As he talked, a black-and-white television connected to the ship's closed-circuit system played out the violent drama on deck. In the comfortable, carpeted quarters, it all had the impersonal, remote feeling of a movie. Yet directly above we could also hear the slap, scrape and thump of the aircraft, and you realize that it's all happening within scant feet of where we were sitting.

The next day it came our turn to pile back into the COD and wait our turn to be catapulted off the ship. This time I had a window seat. We jerkily taxied out, and I soon found myself peering over the catwalk down to the ocean below. Since you're facing aft, you brace your legs on the seat in front of you, cross your arms tightly across your chest and lean forward.
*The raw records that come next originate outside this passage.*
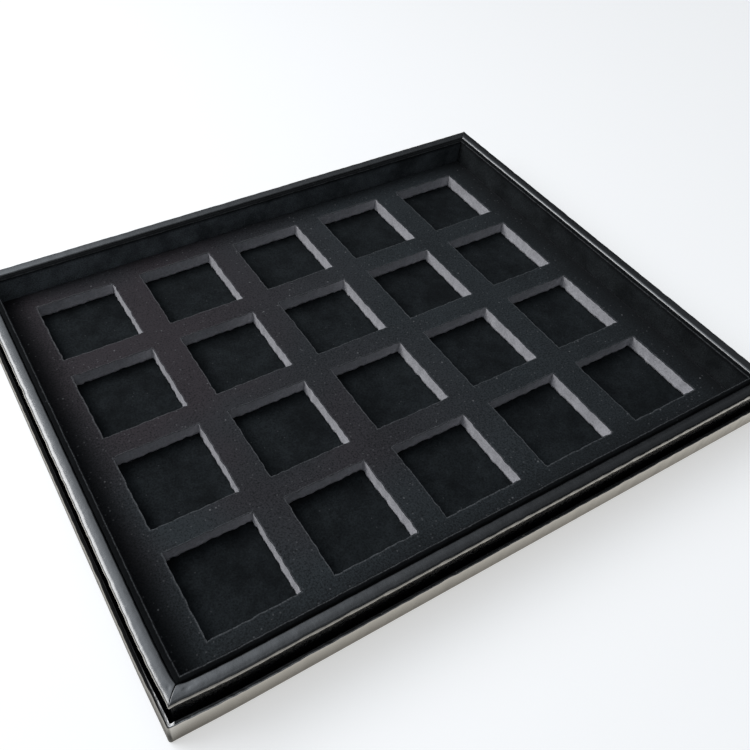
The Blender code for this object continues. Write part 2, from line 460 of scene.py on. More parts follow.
def rail_surface(profile, half_length, seed, seam_bend, mitre_gap, mitre_rounding):
    """A mitred rail along X, worked out from its section.

    A point at depth a ends half_length - a from the middle, less half the mitre gap. Near an end
    the section shrinks by r - sqrt(r^2 - (r - e)^2), with e the distance from the end and r the
    mitre rounding, and each end closes on the middle of the section. seam_bend shifts the mitre
    by a sine of the depth, which fades as exp(-e / SEAM_BEND_REACH). Two ripples push the rail
    inwards and down a little along its length. Both fade out towards the ends and the foot. The
    first one is weaker at the inner face, and its waves run slantwise over the height.
    """
    depth = profile[:, 0]
    height = profile[:, 1]
    normals = loop_normals(profile)
    thickness = depth.max()
    reach = half_length - depth - mitre_gap / 2
    middle_count = max(8, int(2 * half_length / RAIL_SPACING))
    blend = np.linspace(0.0, 1.0, middle_count + 2)[1:-1]
    edge = END_STEPS[-1]

    left_rows = [distance - reach for distance in END_STEPS]
    middle_rows = [(edge - reach) * (1 - share) + (reach - edge) * share for share in blend]
    right_rows = [reach - distance for distance in END_STEPS[::-1]]
    along = np.array(left_rows + middle_rows + right_rows)
    from_end = np.concatenate([END_STEPS, np.full(middle_count, edge), END_STEPS[::-1]])[:, None]
    left_part = (np.arange(len(along)) < len(along) / 2)[:, None]

    lack = np.clip(mitre_rounding - from_end, 0.0, None)
    shrink = mitre_rounding - np.sqrt(mitre_rounding**2 - lack**2)
    depth_grid = depth[None, :] - normals[None, :, 0] * shrink
    height_grid = height[None, :] - normals[None, :, 1] * shrink

    inwards = np.clip(depth / thickness, 0.0, 1.0)[None, :]
    bend = np.sin(np.pi * inwards) * np.exp(-from_end / SEAM_BEND_REACH)
    along = along + np.where(left_part, -seam_bend[0], seam_bend[1]) * bend

    share = (along + half_length) / (2 * half_length)
    settled = 1.0 - np.exp(-from_end / CALM_END_REACH)
    rise = np.clip((height - height.min()) / (height.max() - height.min()), 0.0, 1.0)[None, :]
    slanted = share + RAIL_SWAY_SLANT * (1.0 - rise)
    sway = ripple(slanted, seed, *RAIL_SWAY) * rise**2 * (1.0 - RAIL_SWAY_LOSS * inwards)
    lift = ripple(share, seed + 1, *RAIL_LIFT) * rise**4
    depth_grid = depth_grid + np.abs(sway) * settled
    height_grid = height_grid - np.abs(lift) * settled

    first = np.stack([along[0].mean(), depth_grid[0].mean(), height_grid[0].mean()])
    last = np.stack([along[-1].mean(), depth_grid[-1].mean(), height_grid[-1].mean()])
    grid = np.stack([along, depth_grid, height_grid], 2)
    closing = (1, len(profile), 1)
    return np.concatenate([np.tile(first, closing), grid, np.tile(last, closing)])


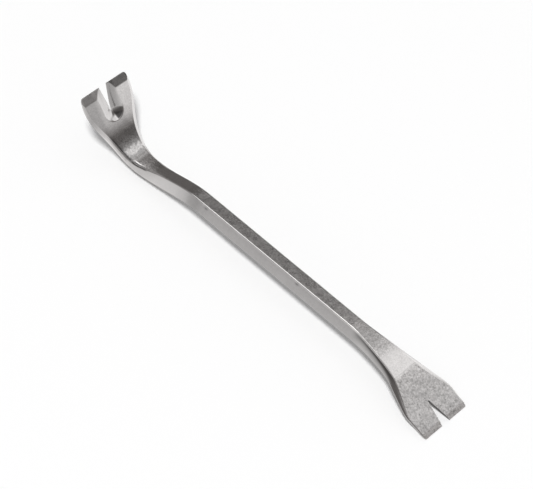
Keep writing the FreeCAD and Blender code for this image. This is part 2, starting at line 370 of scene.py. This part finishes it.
def cut_bevel(near_tip, tip, angle, inward_sign, length, drop):
    """Grinds a chisel bevel at one end; returns where it lies, 0 to 1."""
    inward = inward_sign * np.array([math.cos(angle), 0.0, math.sin(angle)])
    up = np.array([-math.sin(angle), 0.0, math.cos(angle)])
    from_tip = skin[near_tip] - tip
    above = from_tip @ up + drop * (1.0 - from_tip @ inward / length)
    # move along the section's own normal so that the point lands on the plane
    gain = (row_up[near_tip] @ (up - drop / length * inward))[:, None]
    lift = soft_positive(above, BEVEL_FILLET) / gain
    skin[near_tip] = skin[near_tip] - row_up[near_tip][:, None, :] * lift[..., None]
    bevelled = np.zeros((ROWS, COLUMNS))
    bevelled[near_tip] = np.clip(above / 0.12, 0, 1)
    return bevelled


chord_dir, chord_length = groove_chord()
chord_up = np.array([-chord_dir[2], 0.0, chord_dir[0]])
hollow = cut_hollow()
bent_bevel = cut_bevel(row_at < 9.0, bent_tip, bent_angles[-2], inward_sign=1.0,
                       length=BENT_BEVEL, drop=BENT[-1][5] - BENT_EDGE)
flat_bevel = cut_bevel(row_at > LENGTH - 6.0, flat_tip, blade_angles[-3], inward_sign=-1.0,
                       length=FLAT_BEVEL, drop=BLADE[-1][5] - FLAT_EDGE)

# ------------------------------------------------------------ surface relief
smooth_skin = skin.reshape(-1, 3).copy()            # points that the noise is read at
row_x = (skin[:, :, 0] - X_SHIFT).mean(axis=1)
polish = plateau(row_x, 99.0, 106.0, 117.6, 118.6)  # band before the flat claw's crease
# distance in from the face's -Y edge
from_minus_edge = skin[:, :, 1] - skin[:, np.where(zone == FACE)[0][0], 1][:, None]


def noise_grid(size, seed):
    """Smooth noise about -1..1; size is the feature size in mm."""
    offset = Vector((seed * 13.7, seed * 7.1 + 3.0, seed * 3.3 - 5.0))
    k = 1.0 / size
    values = [mnoise.noise(Vector((x * k, y * k, z * k)) + offset) for x, y, z in smooth_skin]
    return (np.array(values) * 1.6).reshape(ROWS, COLUMNS)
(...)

The engines rev up to takeoff power, and you know that the moment is near. You wait, breath uneasily, and wait some more. There is no warning. You are looking at your feet and the floor below you when the cat-shot begins. You know what is happening, but there is a complete sensory shutdown. The force that's hit you is so enormous, so otherworldly and so foreign that all mental processes collapse. True, you can hear a scraping sound below you, but this wild, black-hole force that's got hold of you is otherwise silent. It ends suddenly with a loud THUNK, and the airplane is flying as normally as if you had just awakened on a routine flight. We all sit up, look around at each other and blink.

In twenty minutes, we've landed back at North Island. Less than an hour after the catapult shot off the Kitty Hawk, I'm back at the hotel, a mansion that once belonged to a wealthy sugar importer. In three hours, I'm going to meet friends for dinner. I'm exhausted. I run a hot tub, soak for two hours, and think about all I have seen.